Re: Astronomy and Space

Posted: Mon Aug 12, 2019 1:21 am
by Typhoon
Kepler's forgotten ideas about symmetry help explain spiral galaxies without the need for dark matter
The 17th-century astronomer Johannes Kepler was the first to muse about the structure of snowflakes. Why are they so symmetrical? How does one side know how long the opposite side has grown? Kepler thought it was all down to what we would now call a "morphogenic field" – that things want to have the form they have. Science has since discounted this idea. But the question of why snowflakes and similar structures are so symmetrical is nevertheless not entirely understood.
We have shown that information and "entropy"—a measure of the disorder of a system—are linked together ("info-entropy") in a way exactly analogous to electric and magnetic fields ("electromagnetism"). Electric currents produce magnetic fields, while changing magnetic fields produce electric currents. Information and entropy influence each other in the same way.

Re: Astronomy and Space

Posted: Mon Aug 12, 2019 3:21 am
by Juno
Colonel Sun wrote:Kepler's forgotten ideas about symmetry help explain spiral galaxies without the need for dark matter
The 17th-century astronomer Johannes Kepler was the first to muse about the structure of snowflakes. Why are they so symmetrical? How does one side know how long the opposite side has grown? Kepler thought it was all down to what we would now call a "morphogenic field" – that things want to have the form they have. Science has since discounted this idea. But the question of why snowflakes and similar structures are so symmetrical is nevertheless not entirely understood.
We have shown that information and "entropy"—a measure of the disorder of a system—are linked together ("info-entropy") in a way exactly analogous to electric and magnetic fields ("electromagnetism"). Electric currents produce magnetic fields, while changing magnetic fields produce electric currents. Information and entropy influence each other in the same way.
there's a real kicker at the end of that article! Thank you, CS.

Re: Astronomy and Space

Posted: Mon Aug 12, 2019 9:58 pm
by Nonc Hilaire
Perseids tonight!

Re: Astronomy and Space

Posted: Mon Oct 07, 2019 9:29 am
by NapLajoieonSteroids
Stupid question maybe someone here has an answer for:

Let's say we came across a totally burnt-out star we had easy access to, what uses could we make of it?

---------------

I leafed through a popular science magazine a week or two back, and they had (probably) article 19 million about alien speculation. The twist this time is that perhaps we haven't come across them because they are hibernating. The amount of energy they need to run their advance civilizations requires a cooler universe, so they'll sleep it off 'til the universe gets to be the right temperature for them.

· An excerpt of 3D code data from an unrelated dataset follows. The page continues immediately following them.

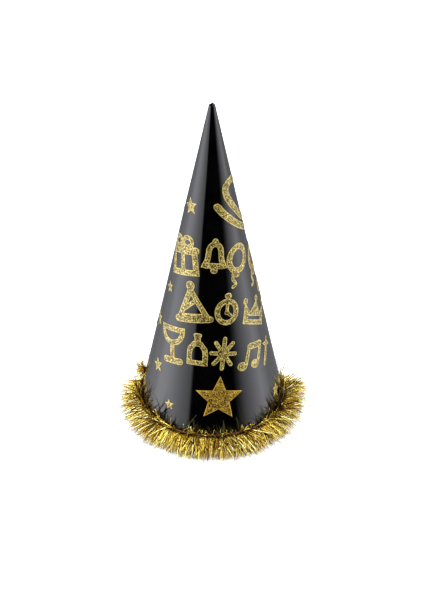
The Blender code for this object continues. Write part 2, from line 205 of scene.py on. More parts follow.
class Nodes:
    """Short calls for building a node tree."""

    def __init__(self, tree):
        self.tree = tree

    def add(self, kind, links=None, **values):
        node = self.tree.nodes.new(kind)
        for key, value in values.items():
            setattr(node, key, value)
        for name, source in (links or {}).items():
            if isinstance(source, bpy.types.NodeSocket):
                self.tree.links.new(source, node.inputs[name])
            else:
                node.inputs[name].default_value = source
        return node

    def noise(self, scale, detail=3.0, vector=None):
        links = {"Scale": scale, "Detail": detail}
        if vector:
            links["Vector"] = vector
        return self.add("ShaderNodeTexNoise", links).outputs[0]

    def ramp(self, source, stops):
        node = self.add("ShaderNodeValToRGB", {"Fac": source})
        elements = node.color_ramp.elements
        while len(elements) < len(stops):
            elements.new(0.5)
        for element, (place, colour) in zip(elements, stops):
            element.position = place
            element.color = (*colour, 1)
        return node.outputs[0]

    def span(self, source, low, high):
        return self.add("ShaderNodeMapRange", {"Value": source, "To Min": low, "To Max": high}).outputs[0]

    def bump(self, height, strength, distance):
        return self.add(
            "ShaderNodeBump", {"Height": height, "Strength": strength, "Distance": distance}
        ).outputs[0]


def new_material(name, **shader_values):
    material = bpy.data.materials.new(name)
    material.use_nodes = True
    nodes = Nodes(material.node_tree)
    shader = material.node_tree.nodes["Principled BSDF"]
    for key, value in shader_values.items():
        shader.inputs[key.replace("_", " ")].default_value = value
    where = nodes.add("ShaderNodeTexCoord").outputs["Object"]

    def link(socket, source):
        material.node_tree.links.new(source, shader.inputs[socket])

    return material, nodes, where, link


def card_gloss():
    material, nodes, where, link = new_material("card_gloss_black", IOR=1.5)
    clouds = nodes.noise(60, 4, where)
    link("Base Color", nodes.ramp(clouds, [(0.3, (0.0002, 0.0002, 0.0003)), (0.7, (0.0008, 0.0008, 0.001))]))
    link("Roughness", nodes.span(nodes.noise(35, 5, where), 0.05, 0.13))
    grain = nodes.noise(900, 2, where)
    link("Normal", nodes.bump(grain, 0.12, 0.02 * MM))
    return material


def card_inside():
    material, nodes, where, link = new_material("card_raw_inside", Roughness=0.9)
    fibres = nodes.noise(700, 6, where)
    link("Base Color", nodes.ramp(fibres, [(0.3, (0.46, 0.43, 0.38)), (0.7, (0.66, 0.63, 0.58))]))
    link("Normal", nodes.bump(fibres, 0.3, 0.05 * MM))
    return material


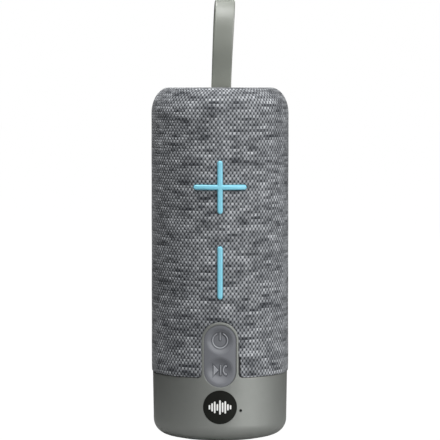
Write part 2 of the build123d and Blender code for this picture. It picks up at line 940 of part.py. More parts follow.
with BuildPart() as port_hinge:
    add(flap_stock)
    split(bisect_by=Plane.YZ.offset(flap_hinge - 0.1), keep=Keep.BOTTOM)
write(port_hinge.part, "port_hinge")

# ---------------------------------------------------------------- cap, pin and strap
with BuildPart() as top_cap:
    with BuildSketch(Plane.XY.offset(chassis_high)):
        Circle(cap_radius)
    extrude(amount=cap_top - chassis_high)
    fillet(top_cap.edges().group_by(Axis.Z)[-1], cap_round)
    with BuildSketch(Plane.XY.offset(chassis_high)):
        Circle(cap_radius - cap_skirt)
        Rectangle(pocket_x + 5, pocket_y + 5, mode=Mode.SUBTRACT)
    extrude(amount=cap_hollow, mode=Mode.SUBTRACT)
    with BuildSketch(Plane.XY.offset(cap_top)):
        RectangleRounded(pocket_x, pocket_y, 3)
    extrude(amount=pocket_floor - cap_top, mode=Mode.SUBTRACT)
    with BuildSketch(Plane.YZ.offset(-pin_half)):
        with Locations((0, pin_height)):
            Circle(pin_radius)
    extrude(amount=far, mode=Mode.SUBTRACT)
    with BuildSketch(Plane.XY.offset(chassis_high)):
        with Locations(*cap_screw_places):
            Circle(cap_screw_bore)
    extrude(amount=far, mode=Mode.SUBTRACT)
write(top_cap.part, "top_cap")

cap_screws = upright_screws(cap_screw_places, 1.7, pocket_floor, pocket_floor + 1.2, 0.9, 167.5)
write(cap_screws.part, "cap_screws")

with BuildPart() as strap_pin:
    with BuildSketch(Plane.YZ.offset(-pin_half)):
        with Locations((0, pin_height)):
            Circle(pin_radius)
    extrude(amount=2 * pin_half)
write(strap_pin.part, "strap_pin")


def hull_of(low_radius, low_height, high_radius, high_height):
    """The outline of a belt around two circles."""
    with BuildSketch() as outline:
        with BuildLine():
            CenterArc((0, low_height), low_radius, 0, 360)
            CenterArc((0, high_height), high_radius, 0, 360)
        make_hull()
    return outline.sketch


strap_centre = strap_top - strap_bend
with BuildPart() as carry_strap:
    with BuildSketch(Plane.YZ.offset(strap_x - strap_width / 2)):
        add(hull_of(strap_eye, pin_height, strap_bend, strap_centre))
        inside = hull_of(
            strap_slot, pin_height + strap_slot_rise, strap_bend - strap_thickness, strap_centre
        )
        add(inside, mode=Mode.SUBTRACT)
        with Locations((0, pin_height)):
            Circle(pin_radius + pin_clearance, mode=Mode.SUBTRACT)
    extrude(amount=strap_width)
write(carry_strap.part, "carry_strap")
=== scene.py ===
import json
import math

import bpy
import numpy as np
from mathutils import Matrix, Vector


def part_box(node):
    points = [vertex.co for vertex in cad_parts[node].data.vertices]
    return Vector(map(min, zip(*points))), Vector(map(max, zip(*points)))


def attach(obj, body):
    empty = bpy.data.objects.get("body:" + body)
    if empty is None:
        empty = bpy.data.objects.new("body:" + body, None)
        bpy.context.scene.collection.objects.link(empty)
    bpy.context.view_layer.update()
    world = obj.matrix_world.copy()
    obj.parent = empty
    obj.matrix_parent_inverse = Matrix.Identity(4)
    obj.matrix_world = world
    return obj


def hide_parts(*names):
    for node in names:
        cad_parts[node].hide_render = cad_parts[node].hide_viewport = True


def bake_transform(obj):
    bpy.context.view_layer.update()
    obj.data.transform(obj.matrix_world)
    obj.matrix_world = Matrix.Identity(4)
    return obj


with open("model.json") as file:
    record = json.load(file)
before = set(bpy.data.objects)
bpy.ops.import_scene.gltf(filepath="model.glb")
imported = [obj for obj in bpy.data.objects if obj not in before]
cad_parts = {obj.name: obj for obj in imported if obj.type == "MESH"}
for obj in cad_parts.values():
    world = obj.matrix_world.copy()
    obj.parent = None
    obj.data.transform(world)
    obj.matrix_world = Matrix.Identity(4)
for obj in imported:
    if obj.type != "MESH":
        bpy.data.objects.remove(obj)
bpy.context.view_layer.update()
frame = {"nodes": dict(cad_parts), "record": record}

# ---------------------------------------------------------------- sizes, in millimetres
MM = 0.001


def extent(node):
    """Lowest and highest corner of a CAD node in millimetres."""
    low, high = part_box(node)
    return [c / MM for c in low], [c / MM for c in high]


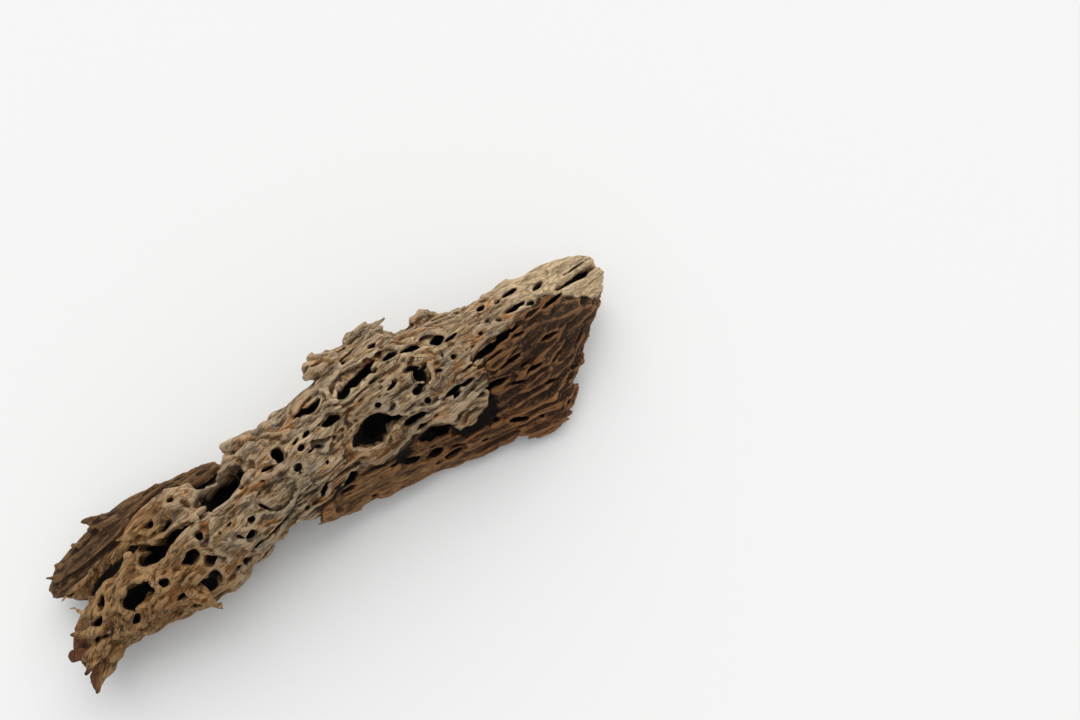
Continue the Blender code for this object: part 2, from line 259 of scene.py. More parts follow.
SHELL_EDGE = [(-260, -60), (-60, -46), (-42, -34), (-20, -31), (0.5, -26), (8, -32.5), (15.5, -36),
              (26, -37), (32, -34), (45.5, -35), (52, -37), (62, -38.5), (70, -44), (74, -56),
              (84, -57.5), (94, -56), (104, -52), (112, -45), (120, -31), (127, -20), (150, -17),
              (175, -15), (194, -17), (206, -28), (222, -44), (240, -50), (260, -52)]
LEDGE = [(-125, -29), (-112, -27), (-102, -24), (-91, -21.8), (-79, -21.2), (-66, -19.5), (-55, -17),
         (-45, -12.2), (-34, -16.6), (-21, -20), (-8, -19.3), (4, -20.7), (12, -24)]
BAND_TURN = -14.0
BAND_TURN_UP = -3.0
BAND_MIDDLE = (115.0, -55.0, 50.0)
# The line on the sight plane above which the band's fibres turn and its colour gets painted shade.
BAND_SHADE = [(-60, 20), (20, -36), (50, -49), (75, -57), (99, -61), (130, -80), (165, -88), (200, -70),
              (230, -52), (260, -40)]
SLAB_TURN = 3.0

outside_tree = BVHTree.FromPolygons(outside_spots.tolist(), outside_quads.tolist())


def unit(vector):
    """A vector's direction, one millimetre long."""
    return vector / np.linalg.norm(vector)


def outward(place):
    """The direction out of the wood, over a stretch of a few millimetres."""
    offsets = np.eye(3) * 5.0
    return unit(sampled(envelope, place + offsets) - sampled(envelope, place - offsets))


def line_of_sight(place):
    """Where the camera's line of sight through a place of the sight plane meets the wood, and its way."""
    start = Vector(eye.tolist())
    sight = (Vector((*place, SIGHT_PLANE)) - start).normalized()
    hit, _, _, _ = outside_tree.ray_cast(start, sight)
    return hit, sight


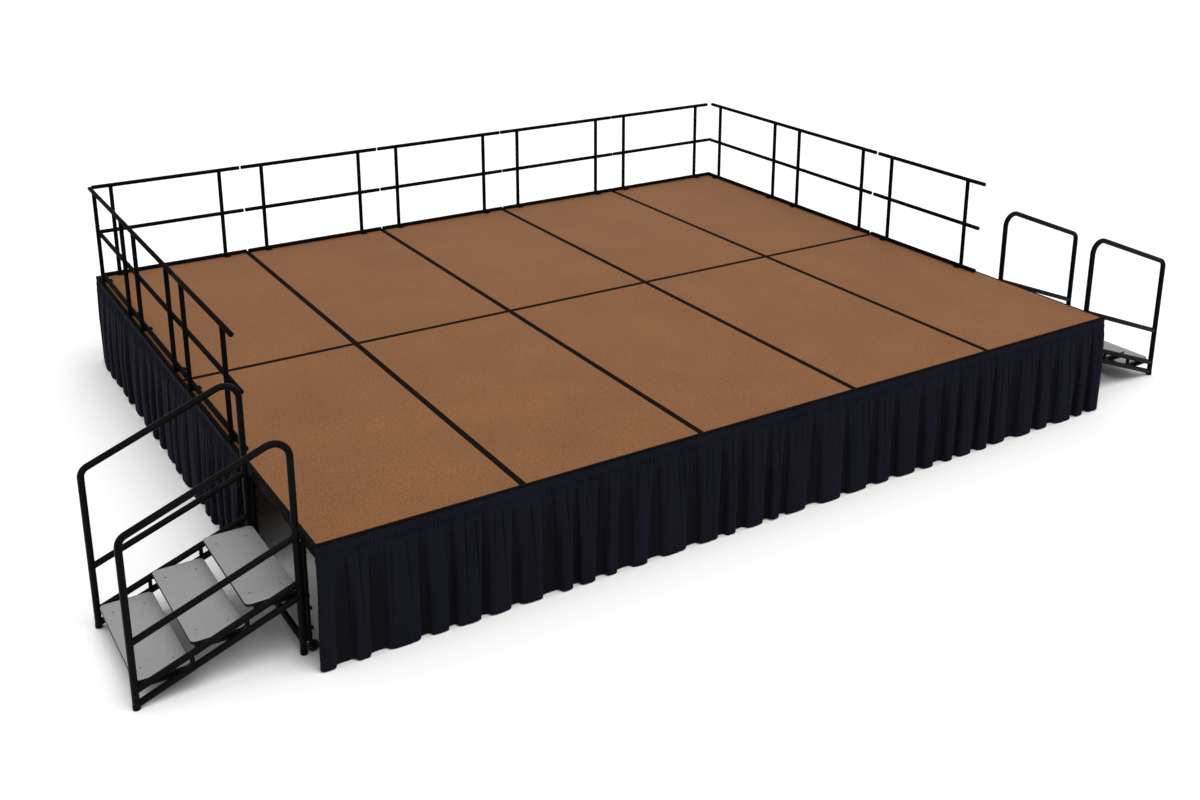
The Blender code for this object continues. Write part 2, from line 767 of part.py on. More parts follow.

The first thought which popped in my mind was that a cooler universe is also a darker one...super advanced hibernatin' aliens probably would draw up plans for what do with dead star-stuff before their big nap. But I'm sorta drawing a blank on what that would look like beyond some very obvious ones. And search engines are no good for me on this brain fart.

Re: Astronomy and Space

Posted: Mon Oct 07, 2019 9:41 am
by noddy
my first thought is that the surface gravity is going to be non trivial.

Re: Astronomy and Space

Posted: Wed Oct 23, 2019 10:53 pm
by Doc
Question:

The universe is expanding fast than the speed of light. They say the universe is 13 billion years old but at least 92 billion light years in diameter. Plus one other thing traveling faster than the speed of light involves going backwards in time. IE approach the speed of light and time slows down. Exceed it and you are traveling backwards in time. So if the universe expanding faster than the speed of light, is it expanding towards the big bang?

Re: Astronomy and Space

Posted: Thu Oct 24, 2019 3:06 pm
by Typhoon
Doc wrote: Wed Oct 23, 2019 10:53 pm Question:

The universe is expanding fast than the speed of light. They say the universe is 13 billion years old but at least 92 billion light years in diameter. Plus one other thing traveling faster than the speed of light involves going backwards in time. IE approach the speed of light and time slows down. Exceed it and you are traveling backwards in time. So if the universe expanding faster than the speed of light, is it expanding towards the big bang?
The short answer is no.

A more detailed explanation.

Siegel | Can The Universe Ever Expand Faster Than The Speed Of Light?

Re: Astronomy and Space

Posted: Fri Oct 25, 2019 6:07 am
by noddy
that made me think of beams of light going in opposite directions, which was a rabbit hole of physics babble

https://www.physicsforums.com/threads/l ... ons.67852/
https://physics.stackexchange.com/quest ... -direction

--
babble in the sense that massive scale and our comfortable scale on plane earth dont relate.
on a mathmatical level, I get that a super large number can be ignored when you are playing with scale on the tiny percantages of decimal fractions.

Re: Astronomy and Space

Posted: Fri Oct 25, 2019 6:50 am
by Doc
Colonel Sun wrote: Thu Oct 24, 2019 3:06 pm
Doc wrote: Wed Oct 23, 2019 10:53 pm Question:

The universe is expanding fast than the speed of light. They say the universe is 13 billion years old but at least 92 billion light years in diameter. Plus one other thing traveling faster than the speed of light involves going backwards in time. IE approach the speed of light and time slows down. Exceed it and you are traveling backwards in time. So if the universe expanding faster than the speed of light, is it expanding towards the big bang?
The short answer is no.

A more detailed explanation.

Siegel | Can The Universe Ever Expand Faster Than The Speed Of Light?
I thought the answer was somethibg along these lines but it like using a hammer to cure a head ache.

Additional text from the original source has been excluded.